Choosing a search approach involves trade-offs between control, cost, and speed of iteration. Relying on a provider speeds delivery but creates dependency; self-hosting grants flexibility but increases maintenance. Indexing can miss dynamic or JavaScript-rendered content unless connectors or rendering pipelines are added. Accessibility matters: keyboard navigation, semantic HTML for result lists, and ARIA attributes should be part of front-end design. Privacy trade-offs include the retention of query logs for tuning versus minimizing stored user data to reduce compliance exposure.
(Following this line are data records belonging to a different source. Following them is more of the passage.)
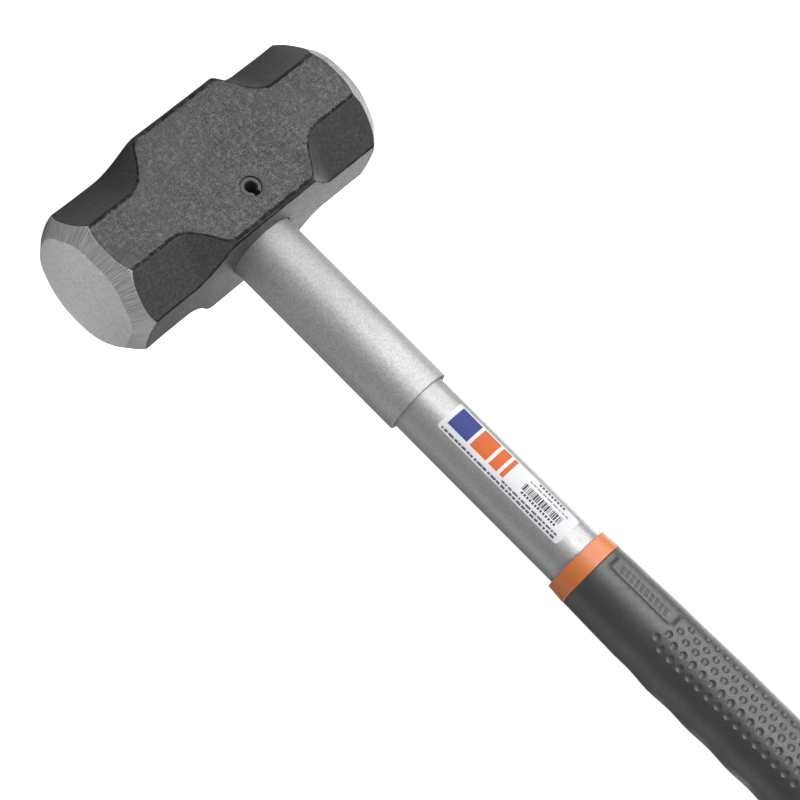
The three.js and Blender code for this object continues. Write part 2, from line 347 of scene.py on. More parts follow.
# ------------------------------------------------------------------ slotted spring pin with chamfered ends
def build_pin():
    ro, ri, slot, half = 5.2, 3.05, 3.4, 35.1
    # the wall's section, walked outside one way and inside the other
    def section(ro_, ri_):
        pts = []
        g = math.asin(slot / 2 / ro_)
        gi = math.asin(slot / 2 / ri_)
        n = 60
        for i in range(n + 1):
            a = math.pi / 2 + g + (2 * math.pi - 2 * g) * i / n
            pts.append((ro_ * math.cos(a), ro_ * math.sin(a)))
        for i in range(n, -1, -1):
            a = math.pi / 2 + gi + (2 * math.pi - 2 * gi) * i / n
            pts.append((ri_ * math.cos(a), ri_ * math.sin(a)))
        return pts
    stations = [(-half, 5.0, 3.4), (-half + 0.12, 5.1, 3.3), (-half + 1.3, ro - 0.02, ri), (-half + 1.7, ro, ri), (0, ro, ri),
                (half - 1.7, ro, ri), (half - 1.3, ro - 0.02, ri), (half - 0.12, 5.1, 3.3), (half, 5.0, 3.4)]
    verts, faces = [], []
    n = None
    for y, a, b in stations:
        s = section(a, b)
        n = len(s)
        verts += [(px, y, PIN_Z + pz) for px, pz in s]
    for r in range(len(stations) - 1):
        for i in range(n):
            j = (i + 1) % n
            faces.append((r * n + i, r * n + j, (r + 1) * n + j, (r + 1) * n + i))
    h = n // 2
    for base in (0, (len(stations) - 1) * n):
        for i in range(h - 1):
            faces.append((base + i, base + i + 1, base + n - 2 - i, base + n - 1 - i))
    return make_object("spring_pin", verts, faces, True, 30)


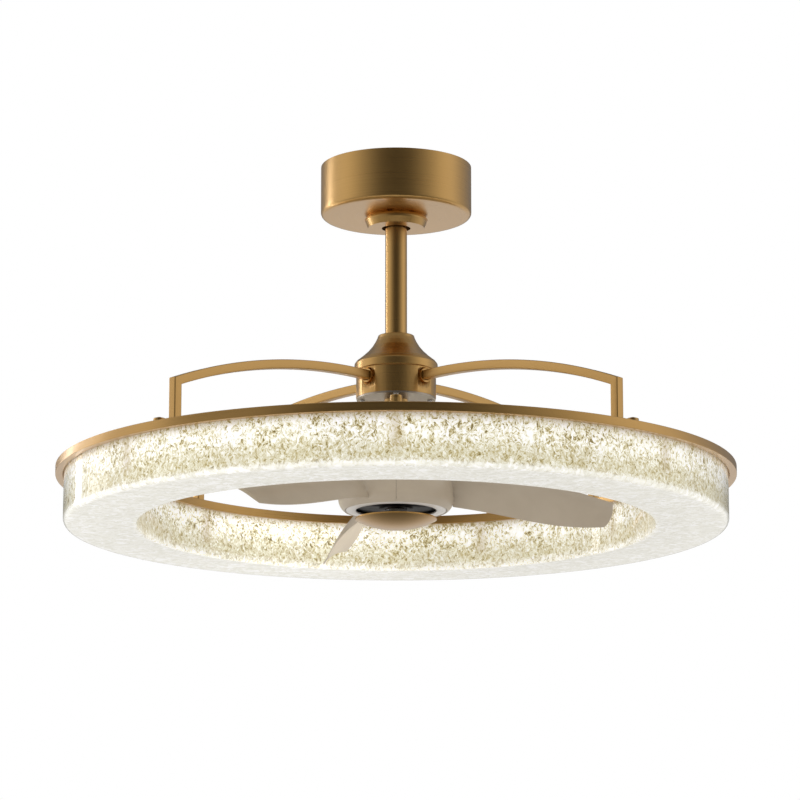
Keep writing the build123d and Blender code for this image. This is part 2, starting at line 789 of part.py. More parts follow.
# Nuts on the arm studs, inside the hub
with BuildPart() as arm_nuts:
    for arm_angle in arm_angles:
        with BuildSketch(outward(arm_angle, socket_boss_start, arm_axis_depth)):
            RegularPolygon(nut_radius, 6)
            Circle(stud_radius + thread_gap, mode=Mode.SUBTRACT)
        extrude(amount=-nut_height)
arm_nuts.part.label = "arm_nuts"
export_step(arm_nuts.part, "parts/arm_nuts.step")

# Foot screws, from below through the ring plate into the posts
with BuildPart() as foot_screws:
    with BuildSketch(Plane.XY.offset(-ring_roof_depth)):
        with PolarLocations(arm_post_offset, arm_count, start_angle=arm_angles[0]):
            Circle(foot_screw_radius)
    extrude(amount=foot_screw_length)
    with BuildSketch(Plane.XY.offset(-ring_roof_depth)):
        with PolarLocations(arm_post_offset, arm_count, start_angle=arm_angles[0]):
            Circle(foot_screw_head_radius)
    extrude(amount=-foot_screw_head_height)
foot_screws.part.label = "foot_screws"
export_step(foot_screws.part, "parts/foot_screws.step")

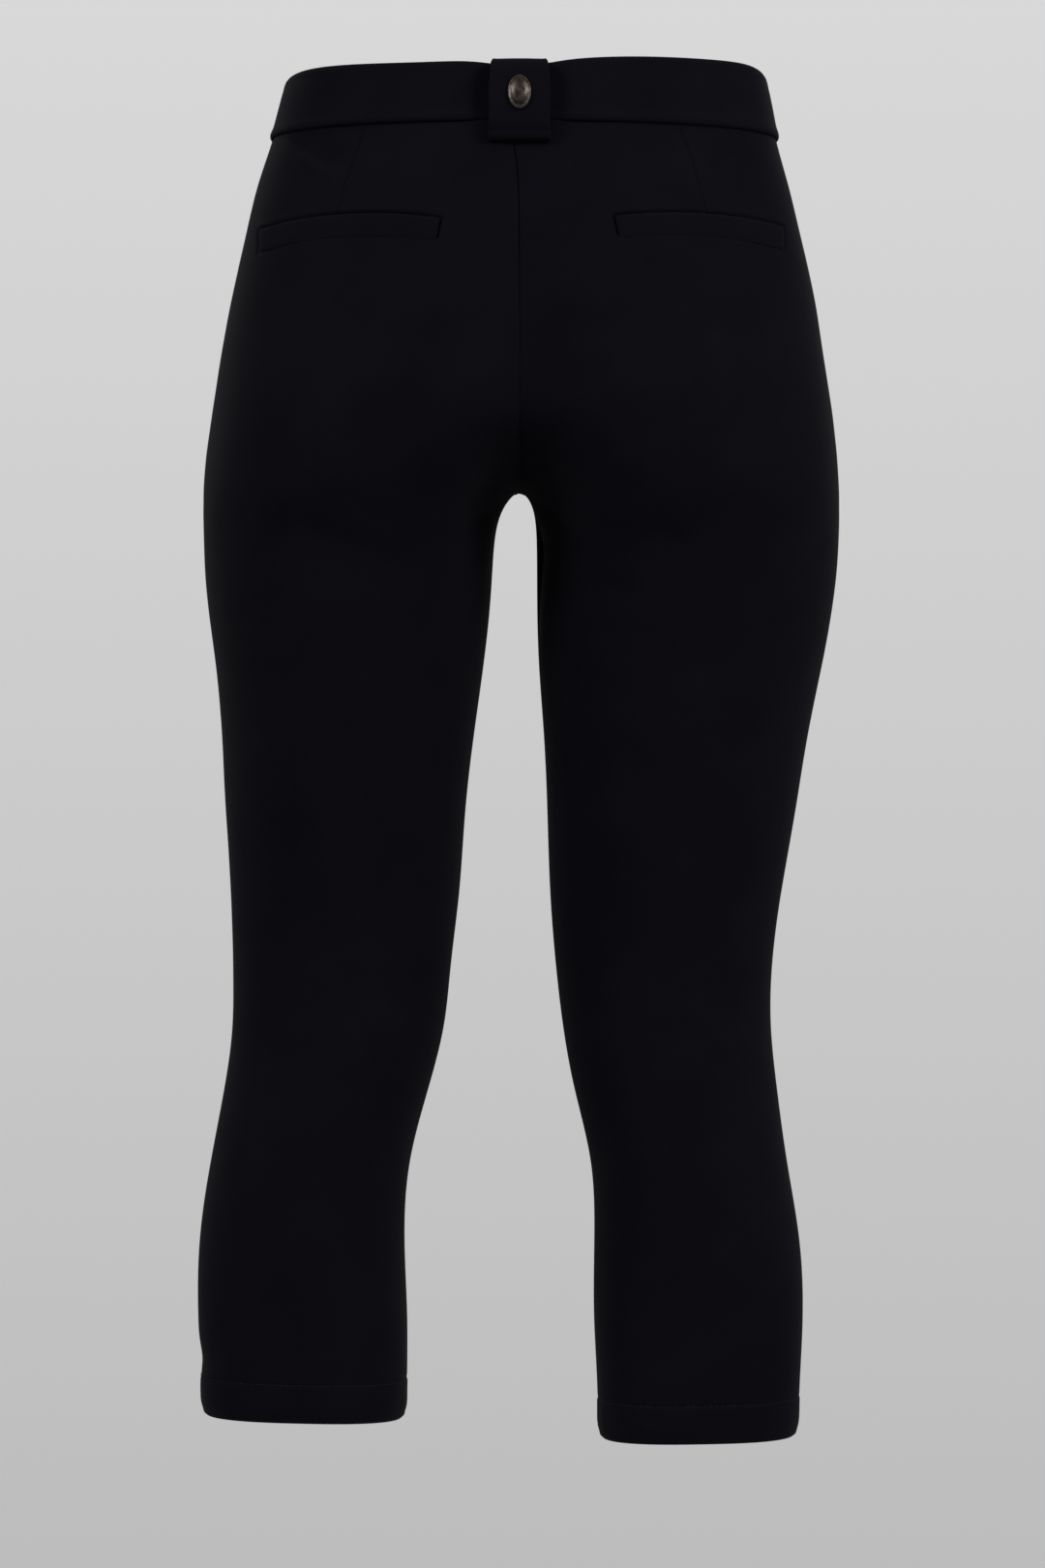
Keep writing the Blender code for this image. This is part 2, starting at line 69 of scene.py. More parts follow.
# How square the ovals are: 2 is an ellipse and more is squarer
BACK_ROUNDNESS, FRONT_ROUNDNESS = 2.2, 2.6
LEG_ROUNDNESS, HEM_ROUNDNESS = 2.05, 2.65
# Over what height they change to the leg's, under the crotch, and to the hem's, under HEM_SQUARE_TOP
LEG_ROUND_RUN = 90.0
HEM_SQUARE_TOP, HEM_SQUARE_RUN = -640.0, 80.0

SECTION_NAMES = ("left_out", "right_out", "left_in", "right_in", "front", "back")
# Height, then the legs' outlines in the order of SECTION_NAMES
SECTIONS = (
    (20, 131, 139, 16, 10, -93, 92),
    (-17, 140, 145.5, 16, 10, -98, 97),
    (-42, 148, 152, 16, 10, -102, 104),
    (-75, 156, 160, 16, 10, -105, 112),
    (-108, 163, 167, 16, 10, -107, 119),
    (-141, 169, 172, 16, 10, -107, 123),
    (-174, 174, 177, 16, 10, -105, 124),
    (-207, 178, 180, 16, 10, -101, 119.5),
    (-225, 178.9, 180.8, 15.7, 10, -98.3, 114),
    (-245, 178.9, 180.8, 15.6, 10, -95.3, 105),
    (-275, 177.5, 178.5, 16.5, 10, -91, 97.5),
    (-311, 173, 172.5, 20, 10.8, -86, 91),
    (-355, 169, 163.7, 26, 13.8, -80, 84),
    (-400, 167, 156.3, 31, 15.8, -74, 76),
    (-443, 165, 148.8, 34.2, 17.3, -67, 67),
    (-487, 163.3, 143.3, 39.2, 20.7, -61, 60),
    (-520, 163, 142.6, 43, 24.6, -57, 60),
    (-553, 167, 145.6, 51, 30.5, -54, 63),
    (-597, 175, 151.5, 62.2, 40.3, -51, 68),
    (-641, 181, 158.3, 65.2, 42.3, -49, 71),
    (-685, 181.8, 160.2, 63.8, 42.3, -48, 70),
    (-730, 180, 158.2, 64, 44.3, -48, 68),
    (-755, 180, 157.7, 64, 44.3, -48, 67),
)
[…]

Decision checklist and selection criteria

Match selection criteria to business priorities: required feature set (facets, synonyms, L2R), expected query and document volumes, latency targets, and compliance needs. Evaluate integration complexity by mapping data sources and authentication flows. Assess observability and testing support for relevance changes. Consider total cost of ownership including staff time for maintenance and future scaling. Pilot with a representative dataset and measure relevance and performance metrics before full rollout.

How does site search pricing vary?

What site search features drive conversions?

Which search API suits large sites?

Fit-for-purpose criteria and next evaluation steps

Prioritize an approach that aligns with measurable goals: reduce no‑result queries, raise click-throughs, or shorten time-to-content. Run a targeted pilot using production-like data to validate indexing, relevance, and latency under expected loads. Use analytics to compare alternatives on query success and maintenance overhead. Document the operational model required—who will tune relevance, who monitors index health, and how updates are deployed—so the chosen solution meets both technical and organizational constraints.